All that being said - and since I did start out to right a vaguely positive review, something I have not so far done - there are bits and pieces around the film, above and beyond McCarthy's enthusiasm, that give it some life. One of these, unexpectedly timely, is the way the film riffs on America's most famous cartoonishly awful businessperson (and future President, somehow), Donald Trump: the film's credits openly mimic the general style of the ads and credits for The Apprentice, and Michelle's direst enemy is the owner of a building played by Chicago's Trump Tower, with his big name splashed on it and everything. That enemy is one of the film's other strengths: his name is Renault, he's Michelle's former lover, he speaks with a contrived pseudo-Continental accent, and most importantly, he's played by Peter Dinklage, who has a knack for turning bad characters in poor comedies into something galvanising: why, his very last film prior to The Boss was the dire Pixels, in which he decided that his character would be a locus for wanton anarchic absurdity, and threatened to make it an interesting film in the process. He does nothing nearly so dramatic for The Boss, but he's still doing the Lord's work, untethering everything in the movie from lived human experience, and creating a feeling of surreal madness that at least turns all of his scenes into fascinating little dollops of weirdness (he also makes a great scene partner for McCarthy).

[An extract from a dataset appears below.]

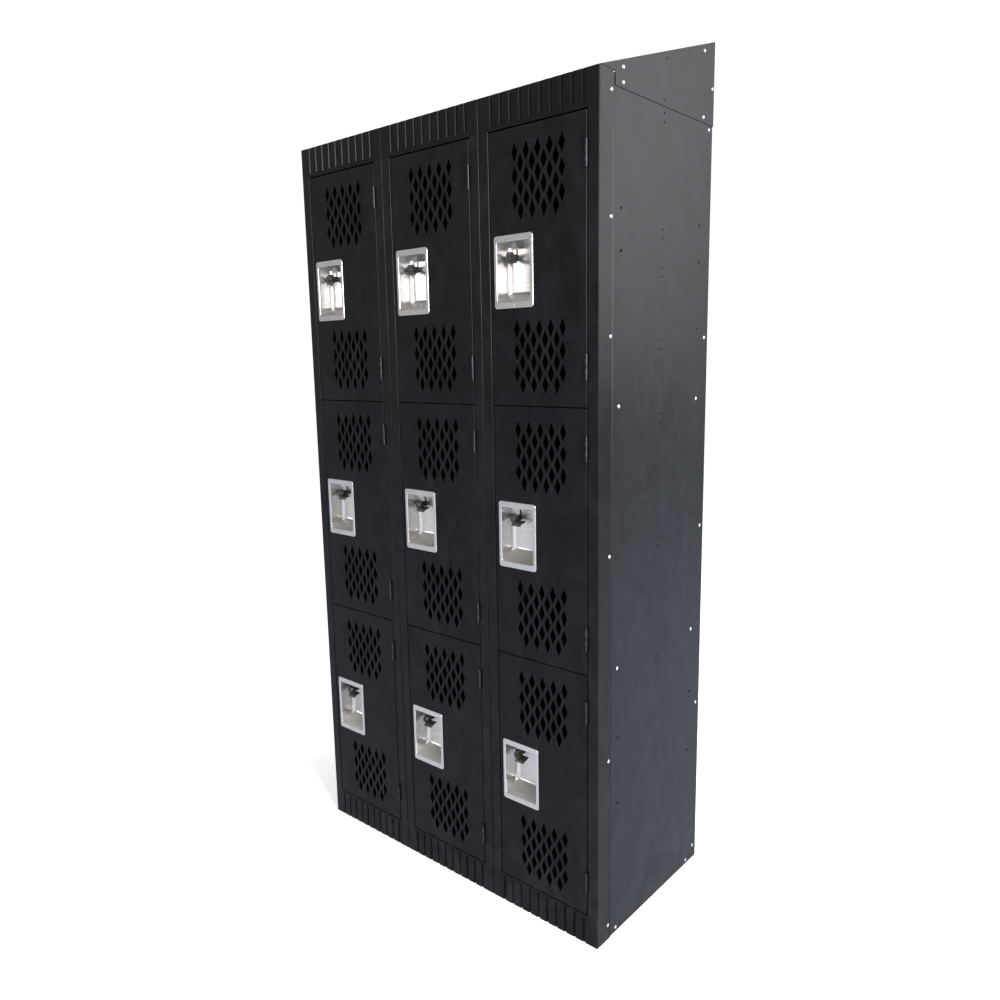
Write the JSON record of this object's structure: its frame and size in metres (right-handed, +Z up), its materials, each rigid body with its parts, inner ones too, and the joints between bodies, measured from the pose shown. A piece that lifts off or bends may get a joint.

If none of this adds up to a recommendation - and it surely doesn't - it at least adds up to a level of "don't feel like you need to run screaming out of the room if it comes on", and plenty of comedies, some of them with McCarthy, don't hit that level. It's goofy trash, but sometimes the goofiness is sufficient. Anyway, I got more pleasure out of this than McCarthy's other 2016 vehicle, so let that stand for whatever little victory it can.